• _The exercise_
Repeat the whole of the data, keeping every detail the same.

• _Dataset content_

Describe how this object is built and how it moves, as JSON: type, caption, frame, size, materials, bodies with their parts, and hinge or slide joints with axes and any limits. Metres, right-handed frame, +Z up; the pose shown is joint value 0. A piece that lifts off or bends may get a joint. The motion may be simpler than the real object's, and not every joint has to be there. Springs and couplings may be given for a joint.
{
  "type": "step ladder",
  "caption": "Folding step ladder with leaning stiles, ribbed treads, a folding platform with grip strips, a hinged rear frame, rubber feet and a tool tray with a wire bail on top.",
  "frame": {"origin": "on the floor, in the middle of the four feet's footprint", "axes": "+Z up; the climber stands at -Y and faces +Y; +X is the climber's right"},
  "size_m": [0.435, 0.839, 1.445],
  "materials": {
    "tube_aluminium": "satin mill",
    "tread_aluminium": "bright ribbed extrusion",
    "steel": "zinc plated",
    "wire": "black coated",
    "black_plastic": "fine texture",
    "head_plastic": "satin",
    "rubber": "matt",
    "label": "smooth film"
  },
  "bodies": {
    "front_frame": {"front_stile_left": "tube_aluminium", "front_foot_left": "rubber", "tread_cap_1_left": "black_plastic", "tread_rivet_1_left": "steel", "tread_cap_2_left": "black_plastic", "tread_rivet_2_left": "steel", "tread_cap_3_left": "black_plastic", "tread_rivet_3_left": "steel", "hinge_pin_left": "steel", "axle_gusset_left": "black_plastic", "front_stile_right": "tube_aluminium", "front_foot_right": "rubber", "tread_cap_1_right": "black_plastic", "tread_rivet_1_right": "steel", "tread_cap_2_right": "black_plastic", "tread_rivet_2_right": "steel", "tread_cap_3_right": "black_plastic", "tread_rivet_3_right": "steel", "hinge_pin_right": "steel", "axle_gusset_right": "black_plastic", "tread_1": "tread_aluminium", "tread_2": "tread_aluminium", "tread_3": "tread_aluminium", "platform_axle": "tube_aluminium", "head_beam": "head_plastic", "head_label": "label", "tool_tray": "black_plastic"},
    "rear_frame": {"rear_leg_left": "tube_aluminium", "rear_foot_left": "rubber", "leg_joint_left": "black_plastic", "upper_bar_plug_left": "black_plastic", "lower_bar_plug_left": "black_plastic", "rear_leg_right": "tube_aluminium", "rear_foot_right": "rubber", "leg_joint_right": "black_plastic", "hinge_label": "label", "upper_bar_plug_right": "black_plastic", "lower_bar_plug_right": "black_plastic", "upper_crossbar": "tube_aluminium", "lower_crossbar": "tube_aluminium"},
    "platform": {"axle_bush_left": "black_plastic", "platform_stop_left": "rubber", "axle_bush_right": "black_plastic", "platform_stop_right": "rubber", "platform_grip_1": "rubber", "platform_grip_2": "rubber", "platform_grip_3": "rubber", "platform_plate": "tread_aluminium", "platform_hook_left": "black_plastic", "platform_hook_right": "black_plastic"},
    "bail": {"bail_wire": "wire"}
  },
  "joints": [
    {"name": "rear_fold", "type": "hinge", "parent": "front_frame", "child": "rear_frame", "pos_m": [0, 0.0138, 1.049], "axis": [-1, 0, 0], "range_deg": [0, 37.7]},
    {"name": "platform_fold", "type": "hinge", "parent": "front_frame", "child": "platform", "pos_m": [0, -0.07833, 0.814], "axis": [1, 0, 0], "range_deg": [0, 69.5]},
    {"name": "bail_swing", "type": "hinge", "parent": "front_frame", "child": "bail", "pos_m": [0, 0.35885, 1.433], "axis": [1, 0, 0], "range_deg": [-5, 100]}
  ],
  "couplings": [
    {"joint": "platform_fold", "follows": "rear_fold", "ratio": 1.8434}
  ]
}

• _Problem solution_
Describe how this object is built and how it moves, as JSON: type, caption, frame, size, materials, bodies with their parts, and hinge or slide joints with axes and any limits. Metres, right-handed frame, +Z up; the pose shown is joint value 0. A piece that lifts off or bends may get a joint. The motion may be simpler than the real object's, and not every joint has to be there. Springs and couplings may be given for a joint.
{
  "type": "step ladder",
  "caption": "Folding step ladder with leaning stiles, ribbed treads, a folding platform with grip strips, a hinged rear frame, rubber feet and a tool tray with a wire bail on top.",
  "frame": {"origin": "on the floor, in the middle of the four feet's footprint", "axes": "+Z up; the climber stands at -Y and faces +Y; +X is the climber's right"},
  "size_m": [0.435, 0.839, 1.445],
  "materials": {
    "tube_aluminium": "satin mill",
    "tread_aluminium": "bright ribbed extrusion",
    "steel": "zinc plated",
    "wire": "black coated",
    "black_plastic": "fine texture",
    "head_plastic": "satin",
    "rubber": "matt",
    "label": "smooth film"
  },
  "bodies": {
    "front_frame": {"front_stile_left": "tube_aluminium", "front_foot_left": "rubber", "tread_cap_1_left": "black_plastic", "tread_rivet_1_left": "steel", "tread_cap_2_left": "black_plastic", "tread_rivet_2_left": "steel", "tread_cap_3_left": "black_plastic", "tread_rivet_3_left": "steel", "hinge_pin_left": "steel", "axle_gusset_left": "black_plastic", "front_stile_right": "tube_aluminium", "front_foot_right": "rubber", "tread_cap_1_right": "black_plastic", "tread_rivet_1_right": "steel", "tread_cap_2_right": "black_plastic", "tread_rivet_2_right": "steel", "tread_cap_3_right": "black_plastic", "tread_rivet_3_right": "steel", "hinge_pin_right": "steel", "axle_gusset_right": "black_plastic", "tread_1": "tread_aluminium", "tread_2": "tread_aluminium", "tread_3": "tread_aluminium", "platform_axle": "tube_aluminium", "head_beam": "head_plastic", "head_label": "label", "tool_tray": "black_plastic"},
    "rear_frame": {"rear_leg_left": "tube_aluminium", "rear_foot_left": "rubber", "leg_joint_left": "black_plastic", "upper_bar_plug_left": "black_plastic", "lower_bar_plug_left": "black_plastic", "rear_leg_right": "tube_aluminium", "rear_foot_right": "rubber", "leg_joint_right": "black_plastic", "hinge_label": "label", "upper_bar_plug_right": "black_plastic", "lower_bar_plug_right": "black_plastic", "upper_crossbar": "tube_aluminium", "lower_crossbar": "tube_aluminium"},
    "platform": {"axle_bush_left": "black_plastic", "platform_stop_left": "rubber", "axle_bush_right": "black_plastic", "platform_stop_right": "rubber", "platform_grip_1": "rubber", "platform_grip_2": "rubber", "platform_grip_3": "rubber", "platform_plate": "tread_aluminium", "platform_hook_left": "black_plastic", "platform_hook_right": "black_plastic"},
    "bail": {"bail_wire": "wire"}
  },
  "joints": [
    {"name": "rear_fold", "type": "hinge", "parent": "front_frame", "child": "rear_frame", "pos_m": [0, 0.0138, 1.049], "axis": [-1, 0, 0], "range_deg": [0, 37.7]},
    {"name": "platform_fold", "type": "hinge", "parent": "front_frame", "child": "platform", "pos_m": [0, -0.07833, 0.814], "axis": [1, 0, 0], "range_deg": [0, 69.5]},
    {"name": "bail_swing", "type": "hinge", "parent": "front_frame", "child": "bail", "pos_m": [0, 0.35885, 1.433], "axis": [1, 0, 0], "range_deg": [-5, 100]}
  ],
  "couplings": [
    {"joint": "platform_fold", "follows": "rear_fold", "ratio": 1.8434}
  ]
}